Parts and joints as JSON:
● ● ●

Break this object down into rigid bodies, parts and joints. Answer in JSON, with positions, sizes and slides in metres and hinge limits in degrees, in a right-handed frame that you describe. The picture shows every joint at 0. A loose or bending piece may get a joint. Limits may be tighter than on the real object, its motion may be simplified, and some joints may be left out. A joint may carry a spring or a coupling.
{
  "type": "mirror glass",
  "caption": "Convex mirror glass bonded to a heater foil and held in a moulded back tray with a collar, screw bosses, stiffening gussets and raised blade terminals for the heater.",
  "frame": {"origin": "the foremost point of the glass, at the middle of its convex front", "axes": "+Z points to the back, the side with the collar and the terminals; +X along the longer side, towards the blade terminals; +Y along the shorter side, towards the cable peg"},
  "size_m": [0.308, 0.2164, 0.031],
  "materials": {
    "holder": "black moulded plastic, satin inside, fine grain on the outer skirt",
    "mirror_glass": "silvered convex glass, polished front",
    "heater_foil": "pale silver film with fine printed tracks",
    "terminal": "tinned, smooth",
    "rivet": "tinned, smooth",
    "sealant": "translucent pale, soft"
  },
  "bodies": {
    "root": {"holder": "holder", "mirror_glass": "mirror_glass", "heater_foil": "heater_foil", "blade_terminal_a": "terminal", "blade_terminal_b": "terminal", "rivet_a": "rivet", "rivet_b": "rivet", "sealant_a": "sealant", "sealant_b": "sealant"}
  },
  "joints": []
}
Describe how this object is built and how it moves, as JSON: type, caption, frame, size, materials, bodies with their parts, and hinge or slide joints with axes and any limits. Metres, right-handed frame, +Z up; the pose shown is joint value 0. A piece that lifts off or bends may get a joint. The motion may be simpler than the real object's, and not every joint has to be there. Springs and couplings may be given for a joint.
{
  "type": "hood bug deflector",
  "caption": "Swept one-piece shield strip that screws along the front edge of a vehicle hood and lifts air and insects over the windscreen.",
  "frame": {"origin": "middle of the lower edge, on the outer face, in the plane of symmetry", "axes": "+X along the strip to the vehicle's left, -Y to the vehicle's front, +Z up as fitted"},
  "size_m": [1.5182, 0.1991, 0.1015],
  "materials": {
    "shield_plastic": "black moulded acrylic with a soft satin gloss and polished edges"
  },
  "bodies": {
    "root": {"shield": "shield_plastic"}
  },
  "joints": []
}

● ● ●

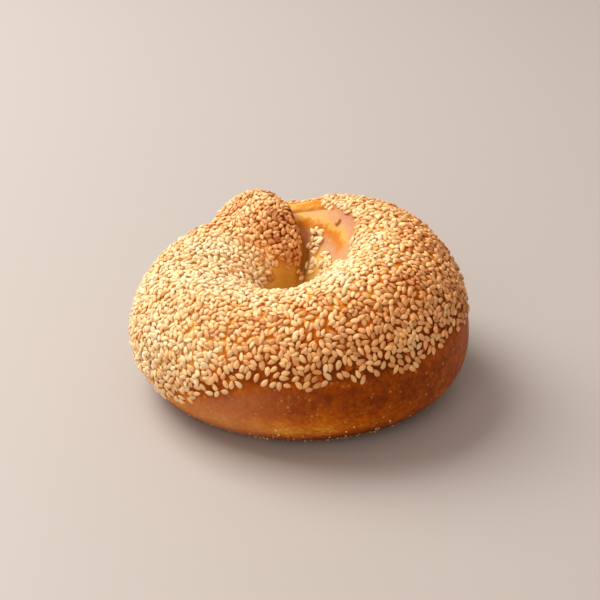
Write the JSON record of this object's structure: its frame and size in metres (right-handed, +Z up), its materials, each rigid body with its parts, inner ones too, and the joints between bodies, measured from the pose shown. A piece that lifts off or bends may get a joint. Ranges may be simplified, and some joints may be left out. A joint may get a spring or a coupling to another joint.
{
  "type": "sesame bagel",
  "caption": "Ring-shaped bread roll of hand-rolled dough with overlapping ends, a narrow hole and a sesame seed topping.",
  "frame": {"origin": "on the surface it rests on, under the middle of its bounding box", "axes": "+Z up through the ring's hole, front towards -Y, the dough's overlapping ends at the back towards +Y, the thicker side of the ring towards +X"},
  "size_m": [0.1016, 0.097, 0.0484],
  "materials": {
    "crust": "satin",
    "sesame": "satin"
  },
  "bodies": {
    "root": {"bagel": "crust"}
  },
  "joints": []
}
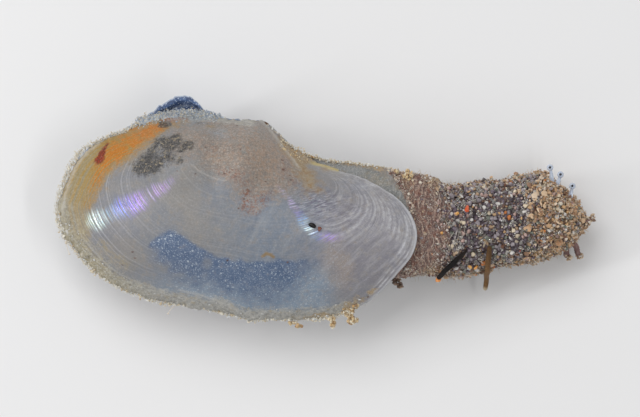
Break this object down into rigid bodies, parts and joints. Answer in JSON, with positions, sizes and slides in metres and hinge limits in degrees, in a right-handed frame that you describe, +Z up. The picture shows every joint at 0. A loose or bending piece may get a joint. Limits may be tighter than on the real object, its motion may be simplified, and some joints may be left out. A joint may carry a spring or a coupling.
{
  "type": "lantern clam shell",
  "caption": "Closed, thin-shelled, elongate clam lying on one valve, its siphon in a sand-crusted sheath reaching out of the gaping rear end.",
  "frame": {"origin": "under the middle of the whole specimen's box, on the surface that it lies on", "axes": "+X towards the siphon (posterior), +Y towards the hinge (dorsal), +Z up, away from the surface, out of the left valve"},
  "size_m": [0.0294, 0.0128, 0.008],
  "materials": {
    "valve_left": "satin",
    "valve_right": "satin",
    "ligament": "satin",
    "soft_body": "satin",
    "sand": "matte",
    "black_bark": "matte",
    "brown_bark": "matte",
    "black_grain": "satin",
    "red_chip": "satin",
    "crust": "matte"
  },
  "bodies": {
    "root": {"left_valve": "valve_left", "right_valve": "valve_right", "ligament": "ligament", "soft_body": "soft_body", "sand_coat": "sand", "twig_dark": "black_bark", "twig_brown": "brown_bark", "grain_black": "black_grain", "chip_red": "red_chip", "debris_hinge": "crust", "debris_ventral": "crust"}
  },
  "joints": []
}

● ● ●

Given exercise: Your answer should be a single number: the count of lines in the data that include the word "from".

Worked solution: 2